JOB » Can you reproduce the data beneath, keeping every line exact?

SUPPLIED DATA »
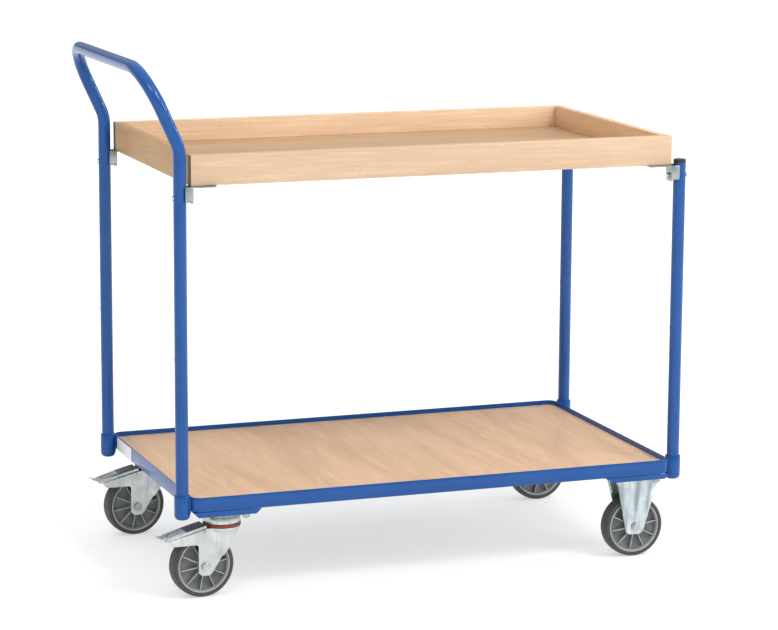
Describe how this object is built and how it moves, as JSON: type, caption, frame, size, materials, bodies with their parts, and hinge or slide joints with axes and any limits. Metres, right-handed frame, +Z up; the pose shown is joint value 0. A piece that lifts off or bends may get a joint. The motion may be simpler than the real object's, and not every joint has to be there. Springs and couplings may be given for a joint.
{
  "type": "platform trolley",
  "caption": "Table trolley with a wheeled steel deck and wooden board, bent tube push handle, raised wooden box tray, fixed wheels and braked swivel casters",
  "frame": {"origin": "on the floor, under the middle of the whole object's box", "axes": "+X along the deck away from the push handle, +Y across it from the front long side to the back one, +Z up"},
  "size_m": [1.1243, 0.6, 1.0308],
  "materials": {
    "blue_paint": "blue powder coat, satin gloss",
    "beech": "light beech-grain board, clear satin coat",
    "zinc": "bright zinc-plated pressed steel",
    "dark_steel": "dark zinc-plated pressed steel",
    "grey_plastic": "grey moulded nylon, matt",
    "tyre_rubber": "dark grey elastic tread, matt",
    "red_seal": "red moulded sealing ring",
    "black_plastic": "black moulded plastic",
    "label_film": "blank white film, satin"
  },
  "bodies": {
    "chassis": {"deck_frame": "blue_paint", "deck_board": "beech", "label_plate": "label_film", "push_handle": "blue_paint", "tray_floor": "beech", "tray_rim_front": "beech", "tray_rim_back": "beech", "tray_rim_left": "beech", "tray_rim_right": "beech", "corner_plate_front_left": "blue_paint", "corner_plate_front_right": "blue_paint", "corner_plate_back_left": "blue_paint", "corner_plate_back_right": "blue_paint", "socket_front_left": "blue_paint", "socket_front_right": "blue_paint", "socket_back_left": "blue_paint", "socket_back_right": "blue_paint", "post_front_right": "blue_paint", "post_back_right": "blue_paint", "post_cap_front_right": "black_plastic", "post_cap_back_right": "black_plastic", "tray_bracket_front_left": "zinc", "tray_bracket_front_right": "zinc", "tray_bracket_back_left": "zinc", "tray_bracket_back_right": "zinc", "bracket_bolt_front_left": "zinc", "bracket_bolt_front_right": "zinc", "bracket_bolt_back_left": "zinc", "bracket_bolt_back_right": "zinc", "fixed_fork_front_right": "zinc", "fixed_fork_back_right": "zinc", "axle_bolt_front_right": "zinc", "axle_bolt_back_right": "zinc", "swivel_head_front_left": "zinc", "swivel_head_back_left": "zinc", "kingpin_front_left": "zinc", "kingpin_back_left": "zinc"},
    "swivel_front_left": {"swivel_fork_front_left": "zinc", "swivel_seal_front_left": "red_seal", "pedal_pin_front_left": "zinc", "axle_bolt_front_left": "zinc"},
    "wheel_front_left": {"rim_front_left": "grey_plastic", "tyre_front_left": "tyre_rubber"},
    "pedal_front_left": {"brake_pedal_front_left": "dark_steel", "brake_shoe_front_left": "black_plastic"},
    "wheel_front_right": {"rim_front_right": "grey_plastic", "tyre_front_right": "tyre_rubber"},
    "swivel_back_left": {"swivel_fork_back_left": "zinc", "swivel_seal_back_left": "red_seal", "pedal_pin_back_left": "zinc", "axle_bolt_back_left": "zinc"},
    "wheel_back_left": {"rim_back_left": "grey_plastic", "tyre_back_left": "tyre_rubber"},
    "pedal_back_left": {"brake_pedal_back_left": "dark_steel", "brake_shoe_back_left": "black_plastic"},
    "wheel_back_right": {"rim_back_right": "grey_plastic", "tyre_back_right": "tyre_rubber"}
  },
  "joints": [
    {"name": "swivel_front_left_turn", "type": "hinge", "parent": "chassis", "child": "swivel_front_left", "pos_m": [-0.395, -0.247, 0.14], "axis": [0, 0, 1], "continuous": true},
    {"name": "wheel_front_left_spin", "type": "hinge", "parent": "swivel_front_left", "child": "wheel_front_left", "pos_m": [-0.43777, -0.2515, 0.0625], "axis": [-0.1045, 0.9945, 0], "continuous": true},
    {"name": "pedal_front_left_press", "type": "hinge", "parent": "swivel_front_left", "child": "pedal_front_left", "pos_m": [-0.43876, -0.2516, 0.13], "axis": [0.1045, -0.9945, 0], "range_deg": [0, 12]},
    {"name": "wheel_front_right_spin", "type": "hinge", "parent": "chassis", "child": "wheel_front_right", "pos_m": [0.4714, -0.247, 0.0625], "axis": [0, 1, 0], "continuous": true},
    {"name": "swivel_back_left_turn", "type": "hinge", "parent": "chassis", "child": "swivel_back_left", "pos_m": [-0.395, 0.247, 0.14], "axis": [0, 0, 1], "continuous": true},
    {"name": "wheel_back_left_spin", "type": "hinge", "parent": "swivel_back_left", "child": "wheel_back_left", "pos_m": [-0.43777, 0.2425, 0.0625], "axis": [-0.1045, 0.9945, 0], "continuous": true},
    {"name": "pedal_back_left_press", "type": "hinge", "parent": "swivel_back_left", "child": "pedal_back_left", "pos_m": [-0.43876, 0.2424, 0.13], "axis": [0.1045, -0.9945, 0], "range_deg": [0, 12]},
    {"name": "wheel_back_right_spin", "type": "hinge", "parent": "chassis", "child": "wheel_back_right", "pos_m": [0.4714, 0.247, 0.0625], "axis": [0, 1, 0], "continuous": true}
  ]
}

FULL SOLUTION »
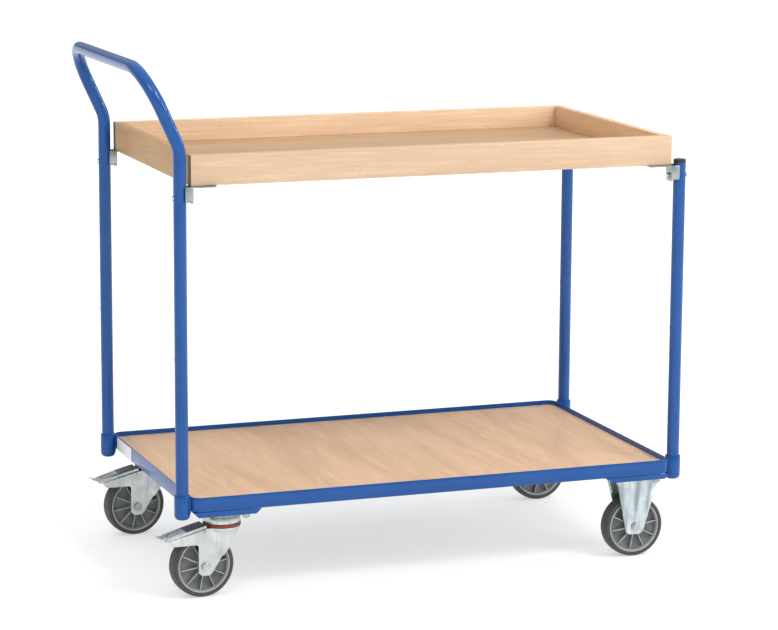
Describe how this object is built and how it moves, as JSON: type, caption, frame, size, materials, bodies with their parts, and hinge or slide joints with axes and any limits. Metres, right-handed frame, +Z up; the pose shown is joint value 0. A piece that lifts off or bends may get a joint. The motion may be simpler than the real object's, and not every joint has to be there. Springs and couplings may be given for a joint.
{
  "type": "platform trolley",
  "caption": "Table trolley with a wheeled steel deck and wooden board, bent tube push handle, raised wooden box tray, fixed wheels and braked swivel casters",
  "frame": {"origin": "on the floor, under the middle of the whole object's box", "axes": "+X along the deck away from the push handle, +Y across it from the front long side to the back one, +Z up"},
  "size_m": [1.1243, 0.6, 1.0308],
  "materials": {
    "blue_paint": "blue powder coat, satin gloss",
    "beech": "light beech-grain board, clear satin coat",
    "zinc": "bright zinc-plated pressed steel",
    "dark_steel": "dark zinc-plated pressed steel",
    "grey_plastic": "grey moulded nylon, matt",
    "tyre_rubber": "dark grey elastic tread, matt",
    "red_seal": "red moulded sealing ring",
    "black_plastic": "black moulded plastic",
    "label_film": "blank white film, satin"
  },
  "bodies": {
    "chassis": {"deck_frame": "blue_paint", "deck_board": "beech", "label_plate": "label_film", "push_handle": "blue_paint", "tray_floor": "beech", "tray_rim_front": "beech", "tray_rim_back": "beech", "tray_rim_left": "beech", "tray_rim_right": "beech", "corner_plate_front_left": "blue_paint", "corner_plate_front_right": "blue_paint", "corner_plate_back_left": "blue_paint", "corner_plate_back_right": "blue_paint", "socket_front_left": "blue_paint", "socket_front_right": "blue_paint", "socket_back_left": "blue_paint", "socket_back_right": "blue_paint", "post_front_right": "blue_paint", "post_back_right": "blue_paint", "post_cap_front_right": "black_plastic", "post_cap_back_right": "black_plastic", "tray_bracket_front_left": "zinc", "tray_bracket_front_right": "zinc", "tray_bracket_back_left": "zinc", "tray_bracket_back_right": "zinc", "bracket_bolt_front_left": "zinc", "bracket_bolt_front_right": "zinc", "bracket_bolt_back_left": "zinc", "bracket_bolt_back_right": "zinc", "fixed_fork_front_right": "zinc", "fixed_fork_back_right": "zinc", "axle_bolt_front_right": "zinc", "axle_bolt_back_right": "zinc", "swivel_head_front_left": "zinc", "swivel_head_back_left": "zinc", "kingpin_front_left": "zinc", "kingpin_back_left": "zinc"},
    "swivel_front_left": {"swivel_fork_front_left": "zinc", "swivel_seal_front_left": "red_seal", "pedal_pin_front_left": "zinc", "axle_bolt_front_left": "zinc"},
    "wheel_front_left": {"rim_front_left": "grey_plastic", "tyre_front_left": "tyre_rubber"},
    "pedal_front_left": {"brake_pedal_front_left": "dark_steel", "brake_shoe_front_left": "black_plastic"},
    "wheel_front_right": {"rim_front_right": "grey_plastic", "tyre_front_right": "tyre_rubber"},
    "swivel_back_left": {"swivel_fork_back_left": "zinc", "swivel_seal_back_left": "red_seal", "pedal_pin_back_left": "zinc", "axle_bolt_back_left": "zinc"},
    "wheel_back_left": {"rim_back_left": "grey_plastic", "tyre_back_left": "tyre_rubber"},
    "pedal_back_left": {"brake_pedal_back_left": "dark_steel", "brake_shoe_back_left": "black_plastic"},
    "wheel_back_right": {"rim_back_right": "grey_plastic", "tyre_back_right": "tyre_rubber"}
  },
  "joints": [
    {"name": "swivel_front_left_turn", "type": "hinge", "parent": "chassis", "child": "swivel_front_left", "pos_m": [-0.395, -0.247, 0.14], "axis": [0, 0, 1], "continuous": true},
    {"name": "wheel_front_left_spin", "type": "hinge", "parent": "swivel_front_left", "child": "wheel_front_left", "pos_m": [-0.43777, -0.2515, 0.0625], "axis": [-0.1045, 0.9945, 0], "continuous": true},
    {"name": "pedal_front_left_press", "type": "hinge", "parent": "swivel_front_left", "child": "pedal_front_left", "pos_m": [-0.43876, -0.2516, 0.13], "axis": [0.1045, -0.9945, 0], "range_deg": [0, 12]},
    {"name": "wheel_front_right_spin", "type": "hinge", "parent": "chassis", "child": "wheel_front_right", "pos_m": [0.4714, -0.247, 0.0625], "axis": [0, 1, 0], "continuous": true},
    {"name": "swivel_back_left_turn", "type": "hinge", "parent": "chassis", "child": "swivel_back_left", "pos_m": [-0.395, 0.247, 0.14], "axis": [0, 0, 1], "continuous": true},
    {"name": "wheel_back_left_spin", "type": "hinge", "parent": "swivel_back_left", "child": "wheel_back_left", "pos_m": [-0.43777, 0.2425, 0.0625], "axis": [-0.1045, 0.9945, 0], "continuous": true},
    {"name": "pedal_back_left_press", "type": "hinge", "parent": "swivel_back_left", "child": "pedal_back_left", "pos_m": [-0.43876, 0.2424, 0.13], "axis": [0.1045, -0.9945, 0], "range_deg": [0, 12]},
    {"name": "wheel_back_right_spin", "type": "hinge", "parent": "chassis", "child": "wheel_back_right", "pos_m": [0.4714, 0.247, 0.0625], "axis": [0, 1, 0], "continuous": true}
  ]
}